We want to see how the time needed changes as we box and unbox more values.
Scenario Under Consideration
Analyze the time complexity of the following code snippet.
int[] numbers = new int[n];
object[] boxedNumbers = new object[n];
// Boxing each int
for (int i = 0; i < n; i++) {
boxedNumbers[i] = numbers[i];
}
// Unboxing each object back to int
for (int i = 0; i < n; i++) {
int value = (int)boxedNumbers[i];
}
This code boxes each integer into an object, then unboxes each object back to an integer.
Identify Repeating Operations
Identify the loops, recursion, array traversals that repeat.
- Primary operation: Two separate loops each running from 0 to n.
- How many times: Each loop runs exactly n times, boxing and unboxing each element once.
How Execution Grows With Input
As the number of elements n grows, the total work grows in a straight line.
| Input Size (n) | Approx. Operations |
|---|---|
| 10 | About 20 boxing/unboxing steps |
| 100 | About 200 boxing/unboxing steps |
| 1000 | About 2000 boxing/unboxing steps |
Pattern observation: The work doubles when n doubles, showing a steady, linear increase.
Final Time Complexity
Time Complexity: O(n)
This means the time needed grows directly in proportion to how many items we box and unbox.
Common Mistake
[X] Wrong: "Boxing and unboxing happen instantly with no extra cost."
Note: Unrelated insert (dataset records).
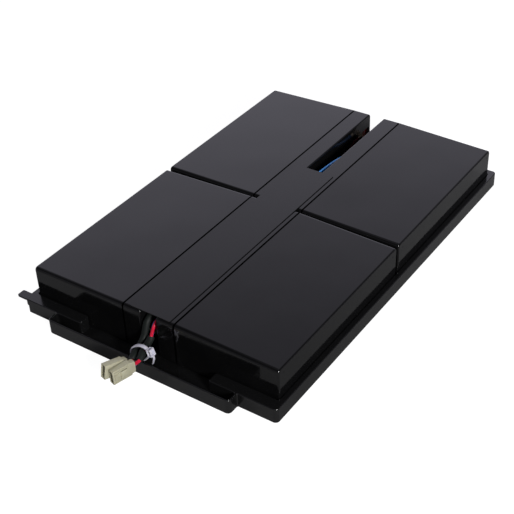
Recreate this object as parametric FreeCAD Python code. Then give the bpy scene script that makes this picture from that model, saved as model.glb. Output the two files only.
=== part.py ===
import FreeCAD, Part
import math
import os

from FreeCAD import Placement, Rotation, Vector

# A battery cartridge for a flat rack-mounted UPS: four slim sealed lead-acid batteries lie on
# their large faces in a moulded tray, in two rows of two. Their lids face a wiring channel down
# the middle, closed at the top by a thin strip. The leads leave the channel at the front, cross
# the tray's trough and lip in a cable tie, and end in two wire connectors.
# Millimetres: X across, +Y to the rear, +Z up. The origin is on the tray's underside, below the
# middle of the four batteries.

# Batteries, in the way they lie: length along Y, height along X, thickness along Z.
battery_length = 151.0
battery_height = 94.0
battery_thickness = 34.0
battery_gap = 1.0           # between the front and the rear battery of a row
channel_width = 13.0        # between the lids of the two rows

lid_height = 14.5           # lid top to the seam with the case
case_draft = 0.9            # how far each case wall leans in between the seam and the base
case_corner_radius = 2.5
case_base_radius = 1.2
lid_edge_radius = 1.0
seam_chamfer = 0.35         # on both sides of the seam, so that it shows as a groove

vent_length = 92.0          # the plate over the safety valves, in a shallow recess of the lid
vent_width = 20.0
vent_depth = 1.2
vent_clearance = 0.3
vent_proud = 0.3
vent_radius = 2.0

# Terminals: a tab in a resin seal at the bottom of a well, one at each end of the lid.
terminal_inset = 8.0        # tab centre to the end of the battery
well_length = 11.0
well_width = 13.0
well_depth = 3.5
well_radius = 1.5
seal_thickness = 1.4
seal_clearance = 0.1
tab_width = 6.35
tab_thickness = 0.8
tab_reach = 5.0             # above the lid's top
tab_corner = 0.8

# Push-on sockets: a flat box round the tab, with a crimped barrel square to the tab.
socket_wall = 0.8
socket_slot_clearance = 0.05
socket_depth = 5.6          # how much of the tab it covers
socket_tip_wall = 0.3       # metal past the tab's end
barrel_diameter = 3.2
barrel_length = 3.2
barrel_inset = 2.6          # barrel axis below the socket's end

# Tray: one moulded piece, a floor with a hollow rim whose flat top is the ledge.
tray_clearance = 0.3        # batteries to the rim's inner walls
floor_thickness = 1.0
wall = 1.2
rim_height = 10.9
ledge_side = 4.2
ledge_rear = 5.7
ledge_front = 8.7
lip_reach = 9.0             # how far the front lip stands out past the front ledges
lip_half_width = 75.5
trough_half_width = 53.5    # between the two front ledges
tray_corner_radius = 3.0
tray_inner_radius = 1.5
tray_step_radius = 0.8      # inner corners where the lip leaves the front
rim_edge_radius = 0.6
ledge_edge_radius = 0.4
skirt_bottom = 6.0          # the left skirt stops here and leaves a runner under it
ear_reach = 7.3
ear_width = 6.3
ear_thickness = 1.6
ear_inset = 0.5             # front of the ear behind the front wall
ear_radius = 1.0

# Cover strip on the lids.
cover_width = 33.0
cover_length = 202.0
cover_thickness = 0.6
cover_front_inset = 1.6
cover_shift = 0.8           # laid a little to the right of the middle
cover_corner_radius = 0.8

# Wiring.
wire_diameter = 2.5
wire_spacing = 1.3          # each wire of a pair stands this far beside the pair's line
cord_diameter = 5.0         # the free length: two wires in a sleeve

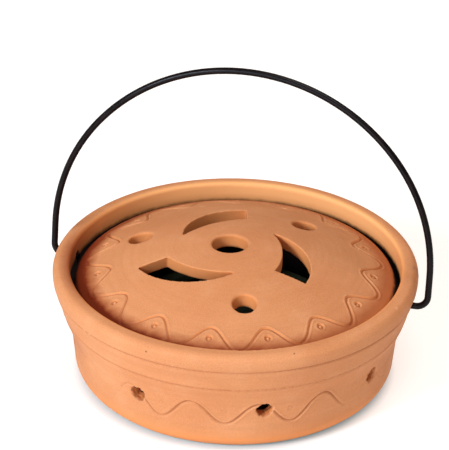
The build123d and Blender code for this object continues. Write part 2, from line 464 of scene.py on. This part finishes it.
# Colours of the clay, linear.
CLAY_DULL = rgba(0.575, 0.216, 0.084)
CLAY_WARM = rgba(0.635, 0.258, 0.108)
BLUSH = rgba(0.70, 0.34, 0.175)
WHEEL_MARK = rgba(0.46, 0.15, 0.052)
SPECKLE = rgba(0.33, 0.10, 0.035)
# Worn edges, partly a painted edge highlight.
WORN_AND_LIT_EDGE = rgba(0.78, 0.42, 0.22)
# Painted shade in hollows.
HOLLOW_SHADE = rgba(0.25, 0.065, 0.022)
PIT = rgba(0.10, 0.03, 0.015)
SCORCH = rgba(0.16, 0.05, 0.04)
BARE = rgba(0.72, 0.245, 0.072)
# Painted highlight at the back of the recess.
PAINTED_HIGHLIGHT = rgba(0.90, 0.44, 0.17)
# Painted shade and shadow, with some smoke bloom on the lid's rim.
STAIN_AND_SHADE = rgba(0.19, 0.019, 0.002)
# Soot, and painted shade in the cavity and the gap round the lid.
SOOT_AND_SHADE = rgba(0.008, 0.0035, 0.003)

# Marks of making and use: pinholes (x, y, z, radius) and a scorched spot outside the lip. Painted
# light: a patch of painted shade inside the lip, the point where the painted shadow on the lid's rim
# is strongest, and the direction of the side of the recess that gets a painted highlight.
RIM_PITS = ((25.3, -76.5, 53.2, 0.75), (-38.0, -73.0, 51.0, 0.5), (52.0, -61.5, 52.5, 0.5))
LIP_SCORCH = (82.3, -3.0, 50.5)
LIP_SHADE_PATCH = (-76.0, -4.0, 53.0)
SHADOW_AND_BLOOM_MOST = (-60.0, -43.0, 47.0)
HIGHLIGHT_SIDE = (0.26, 0.966, 0.0)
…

[OK] Correct: Each boxing and unboxing step takes time because it creates or extracts objects, so doing many of them adds up.
Interview Connect
Understanding how boxing and unboxing affect performance shows you know how data types and memory work together, a useful skill for writing efficient code.
Self-Check
"What if we replaced the array of objects with a generic List<int>? How would the time complexity change?"